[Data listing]
--- START ---
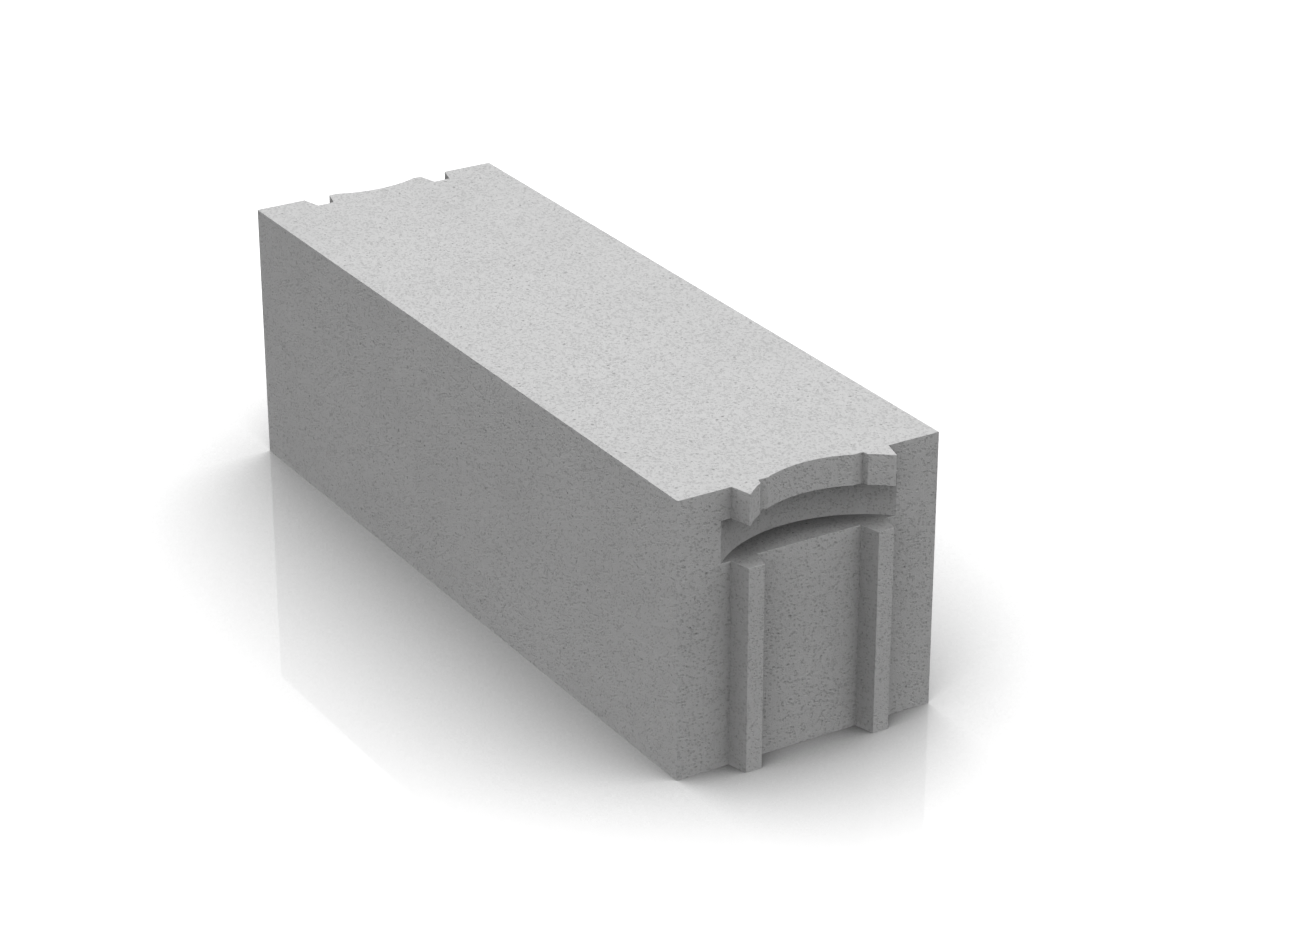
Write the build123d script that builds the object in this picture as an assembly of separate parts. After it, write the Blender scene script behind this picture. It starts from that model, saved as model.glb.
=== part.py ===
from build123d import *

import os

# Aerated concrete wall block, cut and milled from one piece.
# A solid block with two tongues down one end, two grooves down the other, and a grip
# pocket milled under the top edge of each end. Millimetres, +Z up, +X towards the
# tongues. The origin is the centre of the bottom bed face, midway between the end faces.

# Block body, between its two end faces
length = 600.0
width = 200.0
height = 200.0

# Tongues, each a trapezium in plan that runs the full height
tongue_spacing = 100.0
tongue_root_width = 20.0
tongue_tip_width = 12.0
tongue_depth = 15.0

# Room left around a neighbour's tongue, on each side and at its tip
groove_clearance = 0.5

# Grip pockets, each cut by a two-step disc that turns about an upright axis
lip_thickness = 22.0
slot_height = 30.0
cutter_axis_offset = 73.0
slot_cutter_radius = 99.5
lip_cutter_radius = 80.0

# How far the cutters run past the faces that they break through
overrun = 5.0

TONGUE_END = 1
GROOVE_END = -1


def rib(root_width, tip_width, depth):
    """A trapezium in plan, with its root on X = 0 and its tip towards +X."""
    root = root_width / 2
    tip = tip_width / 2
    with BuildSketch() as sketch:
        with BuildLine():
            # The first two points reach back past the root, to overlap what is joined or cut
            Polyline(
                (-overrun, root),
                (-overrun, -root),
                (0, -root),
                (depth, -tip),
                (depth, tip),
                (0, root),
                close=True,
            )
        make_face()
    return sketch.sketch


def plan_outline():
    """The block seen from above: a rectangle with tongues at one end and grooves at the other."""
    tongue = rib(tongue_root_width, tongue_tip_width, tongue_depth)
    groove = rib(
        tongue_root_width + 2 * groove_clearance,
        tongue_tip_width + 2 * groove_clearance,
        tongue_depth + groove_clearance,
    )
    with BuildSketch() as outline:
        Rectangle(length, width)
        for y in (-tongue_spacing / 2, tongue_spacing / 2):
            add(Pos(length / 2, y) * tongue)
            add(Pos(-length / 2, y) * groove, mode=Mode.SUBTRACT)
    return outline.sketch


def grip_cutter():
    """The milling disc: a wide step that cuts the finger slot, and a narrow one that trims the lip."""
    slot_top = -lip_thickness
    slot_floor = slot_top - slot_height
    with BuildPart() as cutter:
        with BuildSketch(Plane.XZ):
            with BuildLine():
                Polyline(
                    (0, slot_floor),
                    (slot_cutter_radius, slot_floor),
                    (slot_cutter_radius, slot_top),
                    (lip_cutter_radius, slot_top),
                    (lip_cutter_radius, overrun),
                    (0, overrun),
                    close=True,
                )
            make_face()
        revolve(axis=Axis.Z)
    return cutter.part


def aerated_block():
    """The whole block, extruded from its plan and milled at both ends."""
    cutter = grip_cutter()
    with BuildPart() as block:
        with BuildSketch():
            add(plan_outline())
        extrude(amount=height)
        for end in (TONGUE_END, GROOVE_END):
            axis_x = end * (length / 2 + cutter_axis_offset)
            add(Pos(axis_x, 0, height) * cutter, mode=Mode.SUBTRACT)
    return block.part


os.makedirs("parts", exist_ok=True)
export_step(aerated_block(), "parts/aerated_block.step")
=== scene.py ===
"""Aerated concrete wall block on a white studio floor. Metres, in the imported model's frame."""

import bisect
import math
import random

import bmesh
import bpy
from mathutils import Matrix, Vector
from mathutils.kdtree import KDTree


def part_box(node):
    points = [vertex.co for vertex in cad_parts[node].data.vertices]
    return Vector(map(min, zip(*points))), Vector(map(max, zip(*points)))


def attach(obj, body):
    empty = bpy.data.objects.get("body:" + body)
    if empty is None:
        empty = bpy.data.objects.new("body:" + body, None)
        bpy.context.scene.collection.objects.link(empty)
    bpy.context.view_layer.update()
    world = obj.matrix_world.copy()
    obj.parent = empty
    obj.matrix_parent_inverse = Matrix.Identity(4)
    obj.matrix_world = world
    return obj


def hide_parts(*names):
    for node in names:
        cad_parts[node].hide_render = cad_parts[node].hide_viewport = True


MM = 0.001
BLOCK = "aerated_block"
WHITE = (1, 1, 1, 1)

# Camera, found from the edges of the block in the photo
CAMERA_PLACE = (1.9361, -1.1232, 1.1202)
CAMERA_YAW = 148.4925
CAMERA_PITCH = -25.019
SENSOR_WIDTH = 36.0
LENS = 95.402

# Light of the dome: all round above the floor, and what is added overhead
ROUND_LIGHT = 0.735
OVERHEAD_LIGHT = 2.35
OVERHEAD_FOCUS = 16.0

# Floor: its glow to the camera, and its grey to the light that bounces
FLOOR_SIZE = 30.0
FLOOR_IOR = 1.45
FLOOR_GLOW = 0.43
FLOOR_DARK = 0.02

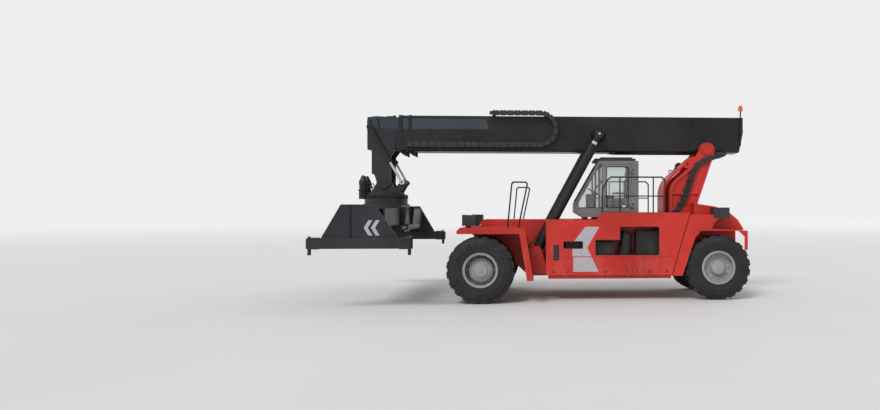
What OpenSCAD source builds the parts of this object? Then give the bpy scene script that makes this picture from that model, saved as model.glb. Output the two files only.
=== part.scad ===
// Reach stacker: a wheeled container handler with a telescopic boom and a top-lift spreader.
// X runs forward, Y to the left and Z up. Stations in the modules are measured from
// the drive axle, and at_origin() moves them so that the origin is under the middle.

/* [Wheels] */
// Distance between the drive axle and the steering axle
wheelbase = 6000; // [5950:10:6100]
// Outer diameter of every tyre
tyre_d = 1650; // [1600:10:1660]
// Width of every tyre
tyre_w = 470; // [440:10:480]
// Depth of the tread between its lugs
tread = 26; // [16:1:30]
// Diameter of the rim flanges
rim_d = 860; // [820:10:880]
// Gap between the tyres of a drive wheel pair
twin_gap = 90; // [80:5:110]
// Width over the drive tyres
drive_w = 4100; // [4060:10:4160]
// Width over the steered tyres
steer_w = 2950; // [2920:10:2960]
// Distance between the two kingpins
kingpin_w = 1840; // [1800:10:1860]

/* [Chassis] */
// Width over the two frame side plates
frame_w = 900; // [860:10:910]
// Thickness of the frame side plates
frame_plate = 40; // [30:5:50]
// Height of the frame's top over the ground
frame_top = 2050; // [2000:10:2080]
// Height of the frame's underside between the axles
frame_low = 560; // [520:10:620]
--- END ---
--- START ---
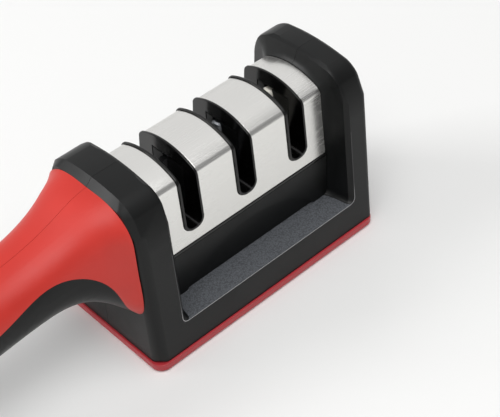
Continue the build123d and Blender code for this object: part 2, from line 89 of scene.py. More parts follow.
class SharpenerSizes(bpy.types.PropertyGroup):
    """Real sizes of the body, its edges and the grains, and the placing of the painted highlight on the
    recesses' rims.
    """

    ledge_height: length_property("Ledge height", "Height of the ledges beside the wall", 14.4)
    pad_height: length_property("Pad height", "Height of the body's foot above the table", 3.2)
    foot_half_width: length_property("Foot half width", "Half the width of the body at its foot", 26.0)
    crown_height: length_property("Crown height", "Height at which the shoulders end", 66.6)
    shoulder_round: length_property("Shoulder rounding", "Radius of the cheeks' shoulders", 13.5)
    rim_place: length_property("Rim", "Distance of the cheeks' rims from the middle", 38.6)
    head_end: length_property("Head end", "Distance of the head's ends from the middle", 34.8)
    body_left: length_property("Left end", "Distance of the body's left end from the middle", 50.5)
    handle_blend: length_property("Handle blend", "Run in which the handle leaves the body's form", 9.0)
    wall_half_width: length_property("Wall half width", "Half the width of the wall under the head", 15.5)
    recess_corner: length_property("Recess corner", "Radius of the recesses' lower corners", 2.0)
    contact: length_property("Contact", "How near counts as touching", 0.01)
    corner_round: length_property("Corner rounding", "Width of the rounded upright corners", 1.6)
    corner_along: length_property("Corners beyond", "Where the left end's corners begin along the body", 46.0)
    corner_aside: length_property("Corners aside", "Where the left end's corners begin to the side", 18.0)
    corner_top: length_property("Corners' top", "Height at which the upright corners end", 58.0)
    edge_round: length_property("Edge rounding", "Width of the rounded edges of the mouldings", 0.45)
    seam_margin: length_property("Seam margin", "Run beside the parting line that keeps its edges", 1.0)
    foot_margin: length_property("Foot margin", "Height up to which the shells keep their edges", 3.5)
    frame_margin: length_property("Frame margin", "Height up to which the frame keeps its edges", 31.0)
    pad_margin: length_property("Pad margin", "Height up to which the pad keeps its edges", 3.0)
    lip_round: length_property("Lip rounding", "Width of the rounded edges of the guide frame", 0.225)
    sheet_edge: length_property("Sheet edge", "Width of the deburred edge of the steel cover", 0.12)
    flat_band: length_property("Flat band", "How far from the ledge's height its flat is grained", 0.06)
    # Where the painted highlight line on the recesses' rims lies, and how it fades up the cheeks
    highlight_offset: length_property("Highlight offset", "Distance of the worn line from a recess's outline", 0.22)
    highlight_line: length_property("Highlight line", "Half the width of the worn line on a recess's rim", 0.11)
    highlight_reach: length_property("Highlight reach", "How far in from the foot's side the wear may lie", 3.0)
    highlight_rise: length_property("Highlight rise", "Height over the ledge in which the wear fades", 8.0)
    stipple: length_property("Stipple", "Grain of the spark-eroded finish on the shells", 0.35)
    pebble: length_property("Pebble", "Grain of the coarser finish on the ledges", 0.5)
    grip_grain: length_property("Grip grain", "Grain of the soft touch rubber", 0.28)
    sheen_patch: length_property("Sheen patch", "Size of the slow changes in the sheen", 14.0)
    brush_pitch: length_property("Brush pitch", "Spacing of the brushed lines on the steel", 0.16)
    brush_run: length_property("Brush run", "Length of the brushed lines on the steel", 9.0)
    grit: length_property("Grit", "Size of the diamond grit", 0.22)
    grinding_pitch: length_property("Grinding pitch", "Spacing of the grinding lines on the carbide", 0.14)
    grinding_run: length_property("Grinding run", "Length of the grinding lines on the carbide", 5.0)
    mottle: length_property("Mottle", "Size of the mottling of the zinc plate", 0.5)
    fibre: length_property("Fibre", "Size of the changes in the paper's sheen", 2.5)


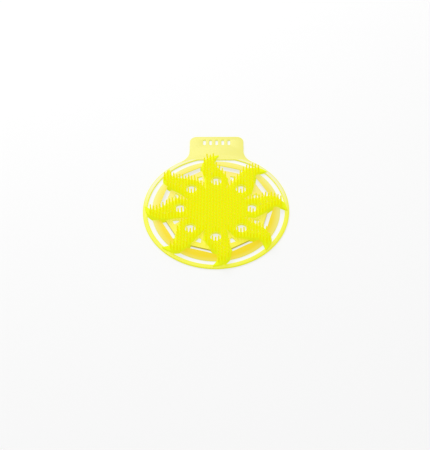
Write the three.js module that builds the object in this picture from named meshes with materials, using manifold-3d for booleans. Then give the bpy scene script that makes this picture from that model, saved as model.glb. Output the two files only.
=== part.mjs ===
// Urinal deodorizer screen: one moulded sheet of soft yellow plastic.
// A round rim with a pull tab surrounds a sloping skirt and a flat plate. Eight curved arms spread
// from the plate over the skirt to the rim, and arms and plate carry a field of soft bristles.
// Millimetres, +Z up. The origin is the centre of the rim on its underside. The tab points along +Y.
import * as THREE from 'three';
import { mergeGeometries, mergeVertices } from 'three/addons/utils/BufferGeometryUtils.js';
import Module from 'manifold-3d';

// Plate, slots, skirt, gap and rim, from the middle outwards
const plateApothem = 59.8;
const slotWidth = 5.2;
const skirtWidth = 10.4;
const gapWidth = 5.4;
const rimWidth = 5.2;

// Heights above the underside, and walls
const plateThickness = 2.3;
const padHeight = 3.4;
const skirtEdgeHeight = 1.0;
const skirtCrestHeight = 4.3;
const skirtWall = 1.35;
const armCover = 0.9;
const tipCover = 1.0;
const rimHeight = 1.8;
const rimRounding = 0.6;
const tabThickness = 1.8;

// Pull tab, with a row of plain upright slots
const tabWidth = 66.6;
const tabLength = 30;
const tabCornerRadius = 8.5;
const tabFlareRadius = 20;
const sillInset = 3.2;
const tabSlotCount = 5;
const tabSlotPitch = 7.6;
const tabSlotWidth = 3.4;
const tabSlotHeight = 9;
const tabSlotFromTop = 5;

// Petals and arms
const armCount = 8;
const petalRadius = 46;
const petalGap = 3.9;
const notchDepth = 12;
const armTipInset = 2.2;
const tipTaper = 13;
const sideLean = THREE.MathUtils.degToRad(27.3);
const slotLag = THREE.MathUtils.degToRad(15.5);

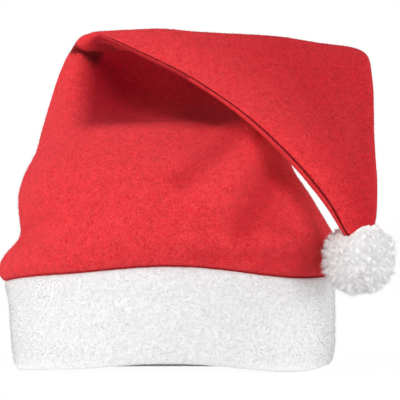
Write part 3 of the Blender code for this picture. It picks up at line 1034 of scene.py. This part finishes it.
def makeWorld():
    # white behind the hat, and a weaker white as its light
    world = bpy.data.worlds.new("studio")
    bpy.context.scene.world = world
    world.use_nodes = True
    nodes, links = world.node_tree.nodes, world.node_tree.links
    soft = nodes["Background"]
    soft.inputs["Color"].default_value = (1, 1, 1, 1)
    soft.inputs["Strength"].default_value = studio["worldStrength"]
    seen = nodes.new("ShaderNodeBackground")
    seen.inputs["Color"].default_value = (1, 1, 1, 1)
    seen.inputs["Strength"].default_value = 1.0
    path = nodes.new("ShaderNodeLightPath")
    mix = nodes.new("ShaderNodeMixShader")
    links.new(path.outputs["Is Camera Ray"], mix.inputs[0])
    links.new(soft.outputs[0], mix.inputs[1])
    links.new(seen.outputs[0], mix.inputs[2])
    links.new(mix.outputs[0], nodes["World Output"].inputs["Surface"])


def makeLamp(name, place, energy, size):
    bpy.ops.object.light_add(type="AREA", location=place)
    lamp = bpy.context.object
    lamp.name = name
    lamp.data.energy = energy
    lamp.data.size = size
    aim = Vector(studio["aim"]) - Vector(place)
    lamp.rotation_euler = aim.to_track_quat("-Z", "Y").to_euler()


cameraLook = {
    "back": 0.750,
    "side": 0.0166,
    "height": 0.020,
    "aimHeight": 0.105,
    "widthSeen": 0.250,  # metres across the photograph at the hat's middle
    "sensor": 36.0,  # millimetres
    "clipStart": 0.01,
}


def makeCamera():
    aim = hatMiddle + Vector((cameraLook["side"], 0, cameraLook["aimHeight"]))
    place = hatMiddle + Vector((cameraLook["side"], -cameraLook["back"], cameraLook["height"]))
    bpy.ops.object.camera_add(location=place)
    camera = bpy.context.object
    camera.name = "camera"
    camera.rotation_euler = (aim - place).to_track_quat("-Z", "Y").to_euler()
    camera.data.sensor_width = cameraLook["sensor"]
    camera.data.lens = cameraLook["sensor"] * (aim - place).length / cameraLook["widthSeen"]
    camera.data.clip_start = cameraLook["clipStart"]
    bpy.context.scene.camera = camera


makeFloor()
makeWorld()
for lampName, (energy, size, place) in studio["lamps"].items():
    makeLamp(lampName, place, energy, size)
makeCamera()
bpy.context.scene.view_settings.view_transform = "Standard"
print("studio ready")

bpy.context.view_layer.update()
--- END ---
▶ **What you have to do**: Extract exactly and only the lines above from the line containing "return block.part" through the line containing "FLOOR_DARK = 0.02", both end lines included.

▶ **The answer**:
    return block.part


os.makedirs("parts", exist_ok=True)
export_step(aerated_block(), "parts/aerated_block.step")
=== scene.py ===
"""Aerated concrete wall block on a white studio floor. Metres, in the imported model's frame."""

import bisect
import math
import random

import bmesh
import bpy
from mathutils import Matrix, Vector
from mathutils.kdtree import KDTree


def part_box(node):
    points = [vertex.co for vertex in cad_parts[node].data.vertices]
    return Vector(map(min, zip(*points))), Vector(map(max, zip(*points)))


def attach(obj, body):
    empty = bpy.data.objects.get("body:" + body)
    if empty is None:
        empty = bpy.data.objects.new("body:" + body, None)
        bpy.context.scene.collection.objects.link(empty)
    bpy.context.view_layer.update()
    world = obj.matrix_world.copy()
    obj.parent = empty
    obj.matrix_parent_inverse = Matrix.Identity(4)
    obj.matrix_world = world
    return obj


def hide_parts(*names):
    for node in names:
        cad_parts[node].hide_render = cad_parts[node].hide_viewport = True


MM = 0.001
BLOCK = "aerated_block"
WHITE = (1, 1, 1, 1)

# Camera, found from the edges of the block in the photo
CAMERA_PLACE = (1.9361, -1.1232, 1.1202)
CAMERA_YAW = 148.4925
CAMERA_PITCH = -25.019
SENSOR_WIDTH = 36.0
LENS = 95.402

# Light of the dome: all round above the floor, and what is added overhead
ROUND_LIGHT = 0.735
OVERHEAD_LIGHT = 2.35
OVERHEAD_FOCUS = 16.0

# Floor: its glow to the camera, and its grey to the light that bounces
FLOOR_SIZE = 30.0
FLOOR_IOR = 1.45
FLOOR_GLOW = 0.43
FLOOR_DARK = 0.02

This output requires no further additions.